TASK TO COMPLETE |
Each line below should be reproduced without any alteration.

● ● ● ● ● ● ●

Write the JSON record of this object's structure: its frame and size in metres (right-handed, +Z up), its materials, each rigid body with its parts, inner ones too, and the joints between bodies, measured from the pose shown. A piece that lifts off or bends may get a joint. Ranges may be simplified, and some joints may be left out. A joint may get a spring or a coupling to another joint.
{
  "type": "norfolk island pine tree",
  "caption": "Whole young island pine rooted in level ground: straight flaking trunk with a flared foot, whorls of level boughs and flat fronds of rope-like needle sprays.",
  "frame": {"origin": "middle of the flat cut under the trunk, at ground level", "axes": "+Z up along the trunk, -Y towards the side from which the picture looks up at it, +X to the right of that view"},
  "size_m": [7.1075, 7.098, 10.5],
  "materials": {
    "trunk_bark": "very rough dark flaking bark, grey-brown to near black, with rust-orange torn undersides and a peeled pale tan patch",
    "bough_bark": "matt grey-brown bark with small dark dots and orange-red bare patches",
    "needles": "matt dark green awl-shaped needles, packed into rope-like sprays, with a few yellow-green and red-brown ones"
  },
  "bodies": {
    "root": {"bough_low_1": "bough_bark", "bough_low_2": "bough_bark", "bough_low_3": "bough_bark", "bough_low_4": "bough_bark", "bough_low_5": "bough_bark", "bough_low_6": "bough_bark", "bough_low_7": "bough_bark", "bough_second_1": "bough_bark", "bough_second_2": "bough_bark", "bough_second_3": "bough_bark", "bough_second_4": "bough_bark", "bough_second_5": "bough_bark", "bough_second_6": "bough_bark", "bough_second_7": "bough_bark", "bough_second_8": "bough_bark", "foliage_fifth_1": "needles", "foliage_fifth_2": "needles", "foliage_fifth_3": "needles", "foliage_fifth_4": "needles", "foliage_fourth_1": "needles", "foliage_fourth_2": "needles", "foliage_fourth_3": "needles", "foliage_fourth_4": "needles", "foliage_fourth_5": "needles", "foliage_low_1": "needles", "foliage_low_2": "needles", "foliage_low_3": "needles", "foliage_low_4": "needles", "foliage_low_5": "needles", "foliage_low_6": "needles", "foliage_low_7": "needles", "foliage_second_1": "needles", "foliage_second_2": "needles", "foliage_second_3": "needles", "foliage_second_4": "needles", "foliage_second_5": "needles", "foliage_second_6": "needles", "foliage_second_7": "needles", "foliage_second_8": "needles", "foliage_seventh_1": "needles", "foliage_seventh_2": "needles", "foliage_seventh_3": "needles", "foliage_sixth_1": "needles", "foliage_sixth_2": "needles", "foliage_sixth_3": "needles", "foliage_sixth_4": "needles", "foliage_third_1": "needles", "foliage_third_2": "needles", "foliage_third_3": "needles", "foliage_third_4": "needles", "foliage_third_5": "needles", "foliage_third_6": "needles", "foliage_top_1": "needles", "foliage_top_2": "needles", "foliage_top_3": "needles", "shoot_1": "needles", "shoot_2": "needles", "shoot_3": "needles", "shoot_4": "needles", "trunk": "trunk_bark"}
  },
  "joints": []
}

● ● ● ● ● ● ●

RESULT BELOW |
Write the JSON record of this object's structure: its frame and size in metres (right-handed, +Z up), its materials, each rigid body with its parts, inner ones too, and the joints between bodies, measured from the pose shown. A piece that lifts off or bends may get a joint. Ranges may be simplified, and some joints may be left out. A joint may get a spring or a coupling to another joint.
{
  "type": "norfolk island pine tree",
  "caption": "Whole young island pine rooted in level ground: straight flaking trunk with a flared foot, whorls of level boughs and flat fronds of rope-like needle sprays.",
  "frame": {"origin": "middle of the flat cut under the trunk, at ground level", "axes": "+Z up along the trunk, -Y towards the side from which the picture looks up at it, +X to the right of that view"},
  "size_m": [7.1075, 7.098, 10.5],
  "materials": {
    "trunk_bark": "very rough dark flaking bark, grey-brown to near black, with rust-orange torn undersides and a peeled pale tan patch",
    "bough_bark": "matt grey-brown bark with small dark dots and orange-red bare patches",
    "needles": "matt dark green awl-shaped needles, packed into rope-like sprays, with a few yellow-green and red-brown ones"
  },
  "bodies": {
    "root": {"bough_low_1": "bough_bark", "bough_low_2": "bough_bark", "bough_low_3": "bough_bark", "bough_low_4": "bough_bark", "bough_low_5": "bough_bark", "bough_low_6": "bough_bark", "bough_low_7": "bough_bark", "bough_second_1": "bough_bark", "bough_second_2": "bough_bark", "bough_second_3": "bough_bark", "bough_second_4": "bough_bark", "bough_second_5": "bough_bark", "bough_second_6": "bough_bark", "bough_second_7": "bough_bark", "bough_second_8": "bough_bark", "foliage_fifth_1": "needles", "foliage_fifth_2": "needles", "foliage_fifth_3": "needles", "foliage_fifth_4": "needles", "foliage_fourth_1": "needles", "foliage_fourth_2": "needles", "foliage_fourth_3": "needles", "foliage_fourth_4": "needles", "foliage_fourth_5": "needles", "foliage_low_1": "needles", "foliage_low_2": "needles", "foliage_low_3": "needles", "foliage_low_4": "needles", "foliage_low_5": "needles", "foliage_low_6": "needles", "foliage_low_7": "needles", "foliage_second_1": "needles", "foliage_second_2": "needles", "foliage_second_3": "needles", "foliage_second_4": "needles", "foliage_second_5": "needles", "foliage_second_6": "needles", "foliage_second_7": "needles", "foliage_second_8": "needles", "foliage_seventh_1": "needles", "foliage_seventh_2": "needles", "foliage_seventh_3": "needles", "foliage_sixth_1": "needles", "foliage_sixth_2": "needles", "foliage_sixth_3": "needles", "foliage_sixth_4": "needles", "foliage_third_1": "needles", "foliage_third_2": "needles", "foliage_third_3": "needles", "foliage_third_4": "needles", "foliage_third_5": "needles", "foliage_third_6": "needles", "foliage_top_1": "needles", "foliage_top_2": "needles", "foliage_top_3": "needles", "shoot_1": "needles", "shoot_2": "needles", "shoot_3": "needles", "shoot_4": "needles", "trunk": "trunk_bark"}
  },
  "joints": []
}